The Defendant’s appealed this decision to the Michigan Supreme Court. The Supreme Court decided that the Court of Appeals got it right and upheld the decision.Justice Robert Young (who is up for re-election in 2010) strongly disagreed.
A review of his dissent is interesting. Justice Young finds it offensive to separate out an economic component of child-rearing because “it devalues the relationship that family members share with one another”. instead he would have us return to the days when child-rearing was not viewed as having economic value in our society. In short, Justice Young places such a “high value” on child-rearing that he would adopt a legal rule that awards no compensation for such services.
To support his position, Justice Young relies on antiquated views expressed by the court almost 50 years ago when discussing loss of consortium. The simple fact is that the economic value of child-rearing is not hard to quantify because we know precisely how much it would cost to replace the parent who typically provides those necessary services. Obviously, we cannot replace the love the parent provides the child at the same time that he or she performs those services, but we can ensure that the child’s basic needs are not ignored.
We can ensure that the child gets to the after-school events and the doctor’s office and eats a nutritious meal, but, of course, it costs money to make that happen. Regardless, Justice Young would deny the child any recovery for the economic value of those services because he is afraid that it will undermine the sanctity of the parent-child relationship.

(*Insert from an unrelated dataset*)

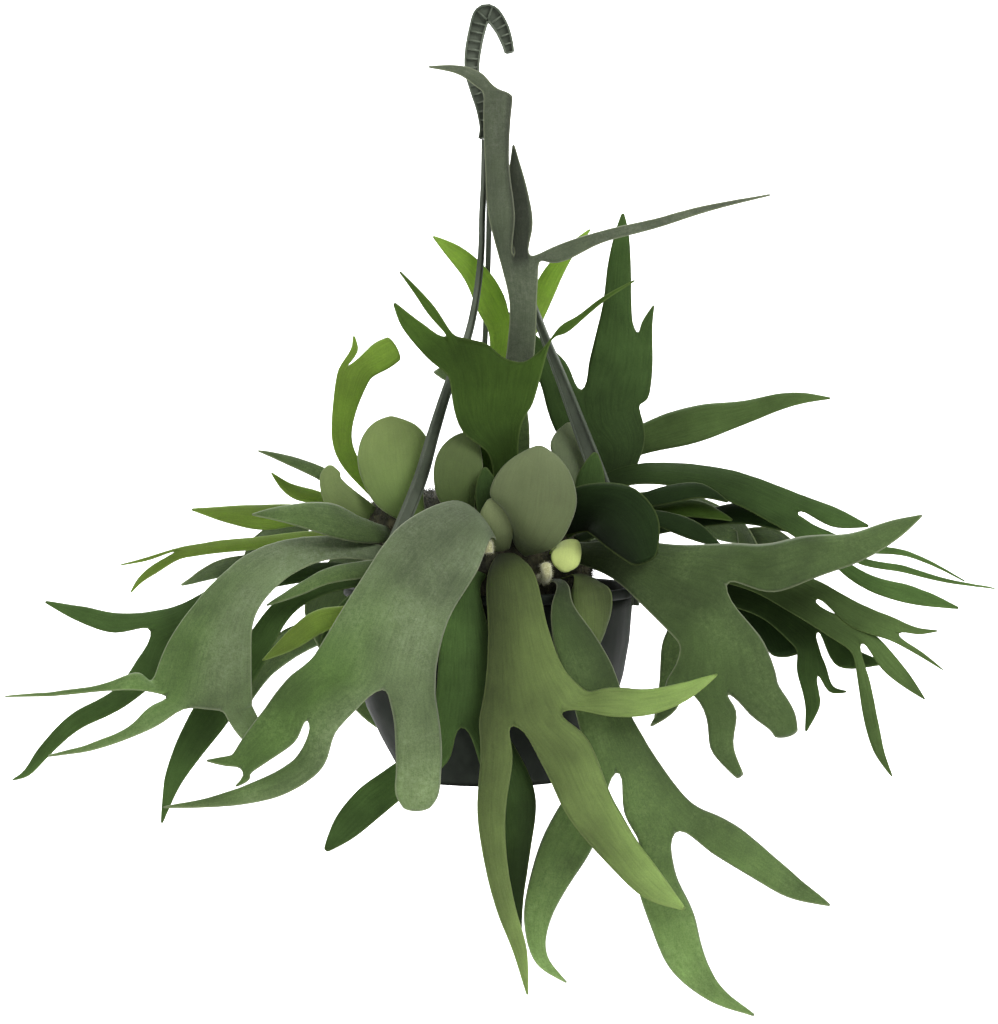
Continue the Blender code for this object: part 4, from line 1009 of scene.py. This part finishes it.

Justice young ignores the fact that in this particular case, the parent-child relationship has ended, because of allegedly botched medical care, and thus, economic damages are likely the only way to ensure that such essential services continue to be provided for the child who has lost a parent.
To that child, Justice Young offers only words about his concerns that such compensation will “devalue” familial relationships. Words, however, will not ensure that a child with no mother, as in this case, is taken to the doctor’s office promptly or that the child participates in school activities or sports. By the same token, words in the form of a legal rule awarding compensation for such services will not “devalue” anything — parents will still love their children — and when a parent is killed, child care (and the money to pay for such care) will still be required. in the end, the parent-child relationship will be no worse for having such a rule, which simply recognizes what President Obama might call the “real-life” consequences of judicial decisions.
Young’s dissent is not totally shocking as he has simply continued a long line of anti-family, pro insurance decisions. Young came to the court having left his job as counsel for insurance giant AAA. By virtue of this decision (and a long list of many others) I will bet that Young guarantees the support (and contributions) from the powerful and monied Insurance and Business lobby.